For part 2. Reasons for the gap between PISA and TIMMS results (based on the Russian results in PISA and TIMMS)
A five-factor structure was revealed in TIMSS items as well as a six-factor structure in PISA. Further analysis showed only one skill in common for PISA and TIMSS test structures.
Application area: 
Educational policy, research in education.
 
Direction 2. The USE as a predictor of university student performance.
The focus of the study
The role of the Unified State Exam in the Russian university entrance procedure
Goal:
To evaluate the predictive power of USE results in various subjects.
Data:
We collected data from 16,500 students at 4 Russian universities. We obtained students’ Unified State Exam scores (in the subjects required for submission) and university grades (in all courses studied during the first two years). Approximately 50 different fields of study were covered.
 
Main results:
On average, the USE determines up to 50% of students’ academic performance during the first year of higher education. So we can conclude that it is one of the main predictors of educational success.
An attempt to implement weighting based on the regression results does not lead to a significant increase in predictive power.
For some of the school subjects, the USE scores very seldom have any significant relationship with achievement at university level.
Application area:
Educational policy, research in education, studying of the university entrance procedure.
 
Direction 3.Analysis of the effects of teacher credentials and schooling/teaching practices on student outcomes (measured using the Unified State Exam) for different categories of students.
The focus of the study:
Teacher credentials, schooling and teaching practices. In particular, the selection of students for streaming and in-class grouping of students by their abilities is of special interest
Goal:
To estimate the effect of teacher credentials and schooling/teaching practices on student outcomes.
Data:
¾             Student data representing one of the Russian regions was collected in June 2012. The data included a set of students’ and families' background characteristics and individual students’ Unified State Exam scores in Russian and Mathematics.
¾             Russian language and Mathematics teachers' data were collected at the same time.
 
Main results:
The negative effect of the most qualified (most experienced) Mathematics teachers compared to their marginally less qualified colleagues was confirmed.
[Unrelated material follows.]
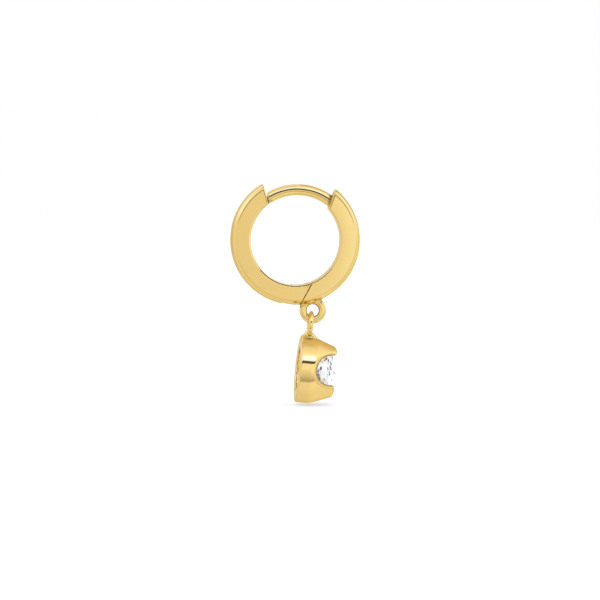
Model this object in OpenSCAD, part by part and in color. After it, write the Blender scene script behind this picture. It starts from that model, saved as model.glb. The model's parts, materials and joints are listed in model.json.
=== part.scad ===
// Hinged hoop earring with a hanging charm: a thick two-part hoop with a curved ear post,
// and a drum-shaped setting with one round stone that swings on a loop under the hoop.
// The hoop stands in the XZ plane, the middle of the ear post is the origin, and the stone faces +X.

/* [Hoop] */
// Outside diameter of the hoop
hoop_d = 12.5; // [12.2:0.1:13.2]
// Width of the band, across the hoop's plane
band_w = 2.2; // [2:0.1:2.8]
// Thickness of the band, from its inside to the crest of its outside
band_t = 1.92; // [1.86:0.02:2.04]
// Rise of the domed outside over its two edges
dome_rise = 0.43; // [0.25:0.01:0.5]
// Bevel along the band's two inside edges
inner_bevel = 0.22; // [0.1:0.02:0.3]

/* [Ear post] */
// Diameter of the post's wire
post_d = 1.05; // [0.95:0.05:1.1]
// Bend radius of the post's centre line
post_bend_r = 5.17; // [5.1:0.01:5.25]
// Width of the flat tongue at the post's free end
tongue_w = 0.8; // [0.6:0.05:0.9]
// Thickness of that tongue
tongue_t = 0.43; // [0.3:0.01:0.45]
// Length of the tongue inside the latch half
tongue_reach = 1.15; // [0.8:0.05:1.3]

/* [Hinge] */
// Diameter of the hinge pin
pin_d = 0.6; // [0.5:0.02:0.64]
// Width of the hinge tongue between the two ears
knuckle_w = 0.8; // [0.7:0.05:0.9]
// Radius of the hinge tongue's round end
knuckle_r = 0.75; // [0.7:0.01:0.78]
// Running clearance round the pin and the hinge tongue
play = 0.04; // [0.03:0.01:0.06]

/* [Charm loop] */
// Diameter of the loop's wire
loop_wire_d = 0.71; // [0.62:0.01:0.74]
// Radius of the loop's centre line
loop_r = 0.93; // [0.91:0.01:0.96]

/* [Charm setting] */
// Greatest diameter of the setting
drum_d = 6.4; // [6.3:0.02:6.5]
// Depth of the setting from its open back to the tips of the two lobes
drum_depth = 3.65; // [3.55:0.05:3.8]
// Slope of the setting's tapered front
taper = 20.5; // [18:0.5:23]
// Radius of the round scoop in each side
scoop_r = 1.46; // [1.3:0.02:1.5]
// Thickness of the wall at the open back
back_wall = 0.74; // [0.6:0.02:0.8]
// Diameter of the bail's wire
bail_wire_d = 0.46; // [0.4:0.01:0.48]
// Outside diameter of the bail
bail_d = 2.6; // [2.5:0.02:2.64]
// Angle by which the charm hangs nose-down
charm_tilt = 5.8; // [4:0.2:8]

/* [Stone] */
// Diameter of the stone's girdle
stone_d = 4.2; // [4:0.02:4.22]
// Table diameter as a share of the girdle's
table_share = 0.56; // [0.5:0.01:0.6]
// Slope of the crown's main facets
crown_angle = 34.5; // [32:0.5:36]
// Slope of the pavilion's main facets
pavilion_angle = 40.8; // [40:0.1:41.5]

/* [Hidden] */

gold = "#E3C26E";
clear_white = "#EAF0F6";
fine = 128;

// the hoop's centre lies under the post, which sits a little inside the band's middle line
hoop_r = hoop_d / 2;
hoop_in = hoop_r - band_t;
dome_r = (pow(band_w / 2, 2) + pow(dome_rise, 2)) / (2 * dome_rise);
post_sink = 0.47;
hoop_c = [0, post_sink + band_t / 2 - hoop_r];

// where the halves end, as the angle from the hoop's top at the outside and at the inside
latch_cut = [-30, -37];
post_cut = [38.1, 46.5];
seam_cut = [176.1, 157.7];
seam_gap = 0.06;

// the post is soldered into one half, and its free end has a shoulder and a flat tongue
post_c = [0.19, -post_bend_r];
post_root = 50;
shoulder_x = -2.63;
tongue_at = [-2.68, -0.82];
latch_mouth_x = -2.76;
pocket_play = 0.045;
pocket_spare = 0.12;

// a thin lip, the pocket's floor, runs on under the post's shoulder
lip_tip_x = -2.31;
lip_w = 1.5;
lip_play = 0.04;

// the pin lies in blind holes, so both side faces stay plain
pin_c = hoop_c + [-0.385, -(hoop_r - band_t / 2 + 0.15)];
pin_l = band_w - 0.2;
pin_fit = 0.01;
slot_w = knuckle_w + 0.1;
slot_reach = 3;
knuckle_cut = 0.1;
knuckle_reach = 2.2;
tongue_path_r = norm(tongue_at - pin_c);
tongue_under_r = tongue_path_r - tongue_t / 2;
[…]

The largest gain from having a marginally less qualified math teacher is in evidence for students with higher family economic capital.
Being in an advanced stream, as well as frequent in-class grouping of students by ability, produce positive gains in Mathematics. At the same time, the most frequent work with a class as a whole produces negative maths scores, relative to Russian.
Students with higher family cultural levels and higher economic capital get more from being on an advanced math stream compared to students with lower family capital. For students with lower family economic capital, advanced Russian study produces negative gains. Students with higher family economic capital achieve more negative scores from more frequent work in class, as a whole.
 
Application area:
Educational policy, research in education.